Just two weeks after the American Federation of Teachers’ (AFT) annual conference in Washington, D.C., delegates traveled to Boston for the Democratic National Convention. Education has always been a critical issue, especially during election time. So for the AFT Convention, state presidents from the AFT reported back to their states via radio interviews about the annual salary survey released for the convention, then hit the road for Boston.
The airwaves were still reverberating from those first interviews, when just two weeks later, a whole new round of interviews took place from Boston. This time, the interviews matched Democratic delegates and members of the AFT attending the convention with local areas they represent in home states and cities to discuss the Democratic Party’s education proposals.
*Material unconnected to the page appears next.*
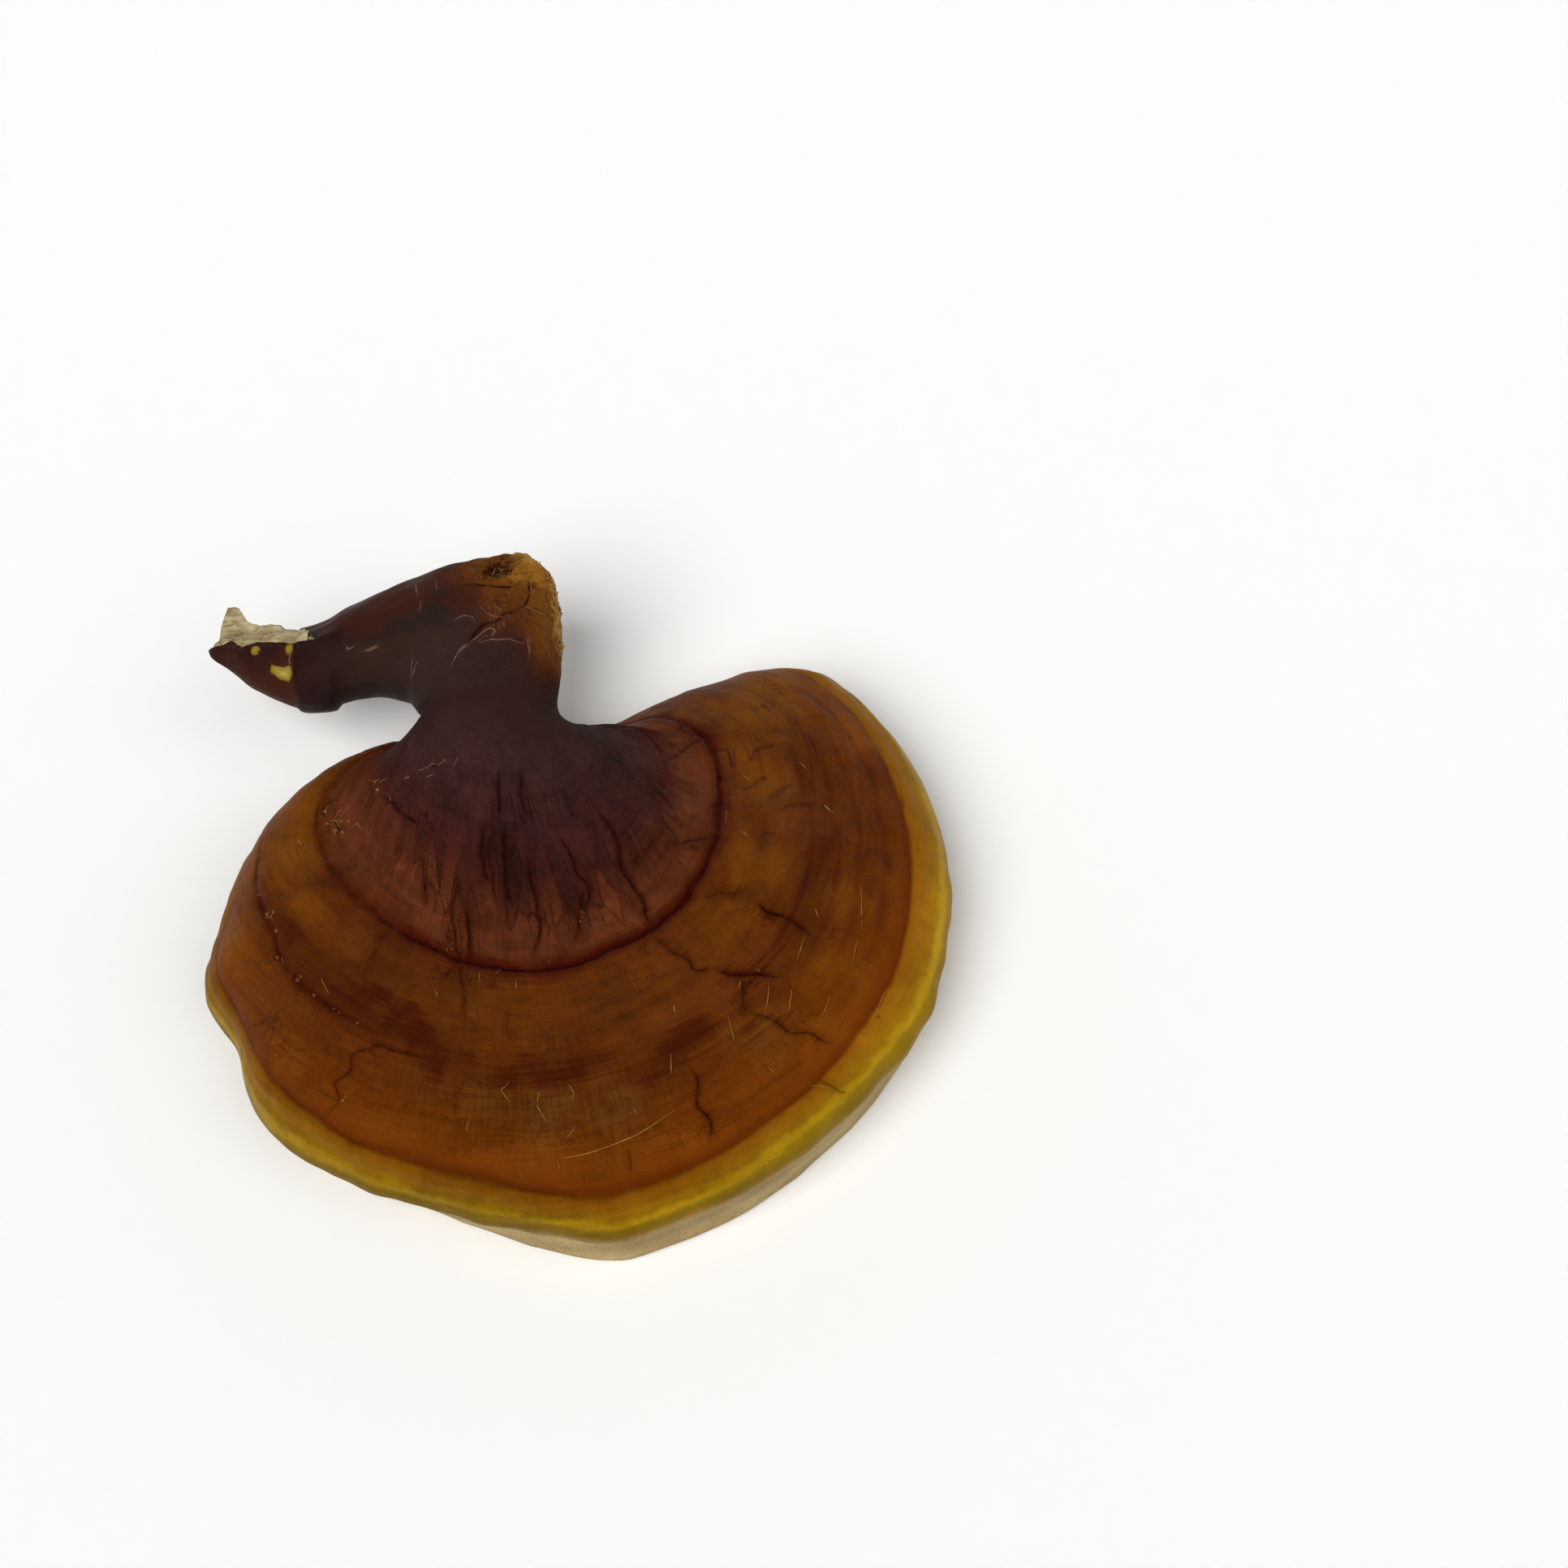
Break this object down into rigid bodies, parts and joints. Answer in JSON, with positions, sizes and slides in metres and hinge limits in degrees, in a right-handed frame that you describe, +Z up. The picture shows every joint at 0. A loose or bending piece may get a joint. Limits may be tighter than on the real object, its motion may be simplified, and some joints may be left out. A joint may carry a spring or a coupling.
{
  "type": "dried reishi mushroom",
  "caption": "Dried bracket mushroom with a fan-shaped, ringed, lacquered cap, a pale flat pore surface and a bent stem at the back.",
  "frame": {"origin": "middle of the footprint, on the surface that the pore side lies on", "axes": "+Z up, out of the lacquered cap; +Y towards the stem; +X to the right seen from the cap's front"},
  "size_m": [0.1326, 0.127, 0.0345],
  "materials": {
    "lacquered crust": "satin lacquer"
  },
  "bodies": {
    "root": {"reishi": "lacquered crust"}
  },
  "joints": []
}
The delegates were pitched to stations and networks in advance of the Democratic Convention in Boston to discuss Senator John Kerry’s education proposal released on Monday, July 26, 2004. The outlined plan fully funds the No Child Left Behind Act and recognizes that teachers deserve respect, should be well and fairly compensated, and need support from parents and communities in doing the important work of educating our nation’s children.
A total of 30 interviews were completed on the morning of Monday, July 26. There were more than 11 and a half million listeners, and there were a total of 5,724 airings of the interviews on 3,926 stations and network affiliates across the United States. Interviews were completed nationally on Associated Press Broadcast, USA Radio Network and statewide networks in Alaska, Arkansas, Florida, Iowa, Ohio Pennsylvania, and Wisconsin, as well as top news and news-talk stations in key markets.
The AFT represents more than 1.3 million pre-K through 12th-grade teachers, paraprofessionals and other school support employees, higher education faculty, nurses and other healthcare workers, and state and local government employees.